Di sana, saya kembali menyesap glühwein untuk menghangatkan diri. Maklum, suhu Koln saat itu cuma dua derajat Celcius. Saya juga mencicipi brezel, pretzel Jerman yang lebih besar dan empuk ketimbang versi Amerika Serikat.
Pasar Natal di depan Museum Coklat cuma saya hampiri sebentar seusai menjelajah museum. Di situ, ada pula kios yang menjual schokofrucht. Saya nyaris tergoda membeli topi, namun langsung sadar diri setelah melihat harganya yang puluhan euro, jauh dari jangkauan kantong cekak mahasiswa.
Perut keroncongan saya dan Gina, kawan kuliah yang hari itu berjalan bersama, terpuaskan di Christkindlesmarkt Alter Markt. Di pasar bertema Kurcaci itu, kami menemukan kios 1/2 Meter Fleisch Spiess yang menjual sate daging sepanjang setengah meter seharga 5 euro per tusuk.

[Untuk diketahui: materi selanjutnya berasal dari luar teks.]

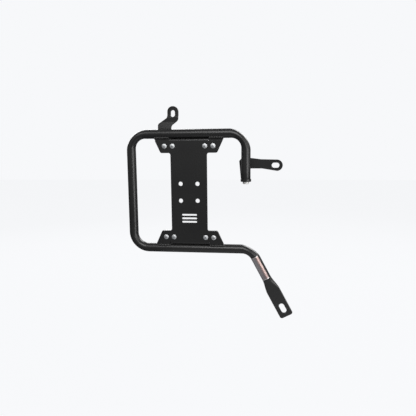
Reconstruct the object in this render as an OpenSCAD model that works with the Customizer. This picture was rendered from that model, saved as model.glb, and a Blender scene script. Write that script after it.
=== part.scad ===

Jangan bayangkan sate mungil ala Indonesia, daging yang ditusukkan ini lebarnya empat cm dan tebalnya dua cm. Kami harus menunggu 15 menit untuk satu sate kalkun (yang langsung tersedia cuma sate babi), tapi penantian itu tak sia-sia karena rasa kalkun itu superlezat. Dagingnya empuk, bumbunya meresap, aroma asapnya pas, ditambah saus cabe yang meski tak terlalu pedas, membuat rasa sate makin sedap. Faktor tak kalah penting ialah rasa lapar kami, tentu saja, yang selalu membuat makanan semakin enak.